As for the issue that brought him to prominence, Hoke said he’s not totally against eventually obtaining home rule powers. It is, he insisted, an issue deserving of full and detailed discussion both at the grass roots and board level.
“Anyone proposing it ought to make a very compelling case,” he said. Home rule, he said, “has some benefits,” such as greater flexibility in certain areas of governance. Hoke said he wants greater specificity regarding just how those greater powers would be used, and to what ends.
“If you give government more power, you need to be confident it will be used [appropriately],” he said.
Thanks Paris, but heralds change
As Paris approaches the start of his final year in office after 19 years on the village board, Hoke had both praise and counsel for the man he has tangled with. There are, he said, good reasons to admire Paris.

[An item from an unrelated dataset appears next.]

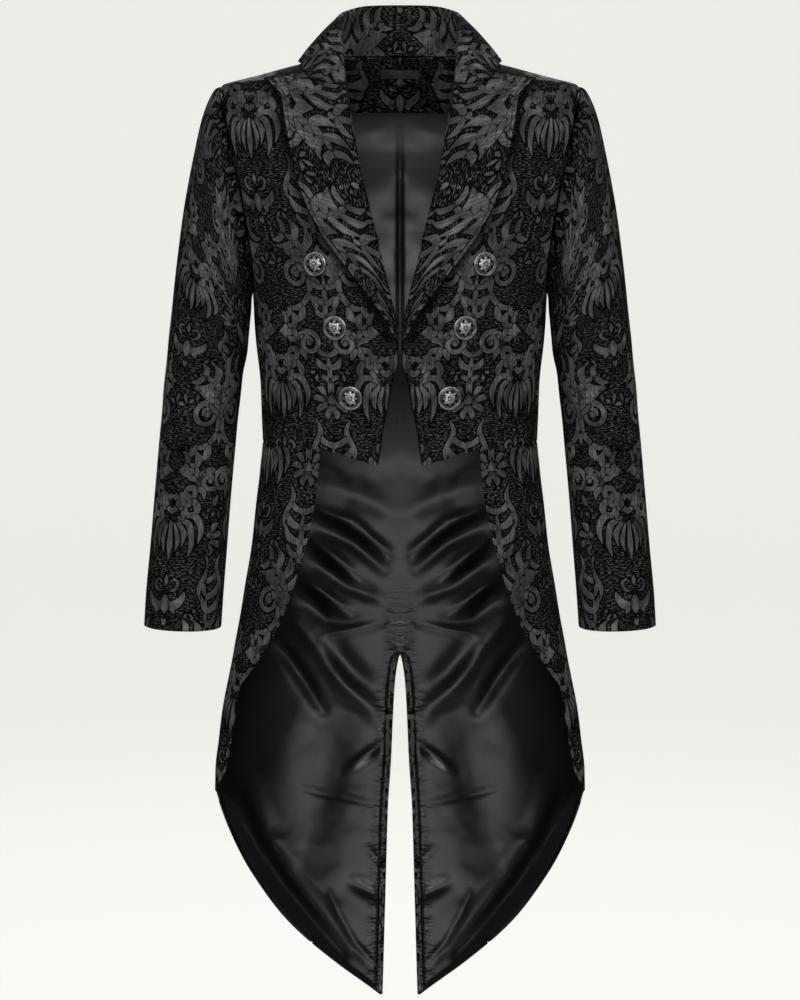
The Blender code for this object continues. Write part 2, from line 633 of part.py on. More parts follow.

“Frank has worked very hard for many years,” said Hoke. “I think he does care quite a bit for River Forest. That’s something we should honor.”
Calling Paris a fiscal conservative, Hoke said Paris has tried to adhere to those principles. Like Paris, Hoke said he intends to work to keep local property taxes as low as possible. Where they differ is in the approach.
“I want to keep property taxes as low as possible, while also providing a level of services that the public here demands and deserves.”
Besides being a growing burden for many residents, burgeoning property taxes, Hoke said, are creating problems for the very institutions they’re meant to fund, as a growing number of senior citizens and so-called empty-nesters leave their homes due to the tax burden.
He said changes on the village board aren’t the only ones taking place in River Forest, insisting that Paris and others must accept the fact that winds of change are blowing through the village, rendering some methods no longer viable if the village is to deal effectively with taxes and other challenges.
“I’d like to remind him that we’re in a transition phase.” For decades, Hoke said, the village was run from behind the scenes by a clubby elite. “The history of River Forest governance is that what happens in River Forest stays in River Forest. That worked fairly well around the mid-[20th] century. Now the composition of the town has changed. It’s time for River Forest governance to reflect those changes.”
Hoke’s challenge is directed not just to the current village board, but to those residents it serves as well. Saying that River Forest’s small size allows for a more direct practice of democracy, Hoke called for increased participation in local governance by a wider group of residents.
“I really would like to see more people at the meetings; I really would like to see a more diverse type of people on the commissions,” he said. “I’d like to see us leverage the talents of all the people here, rather than just the regular cast of characters.”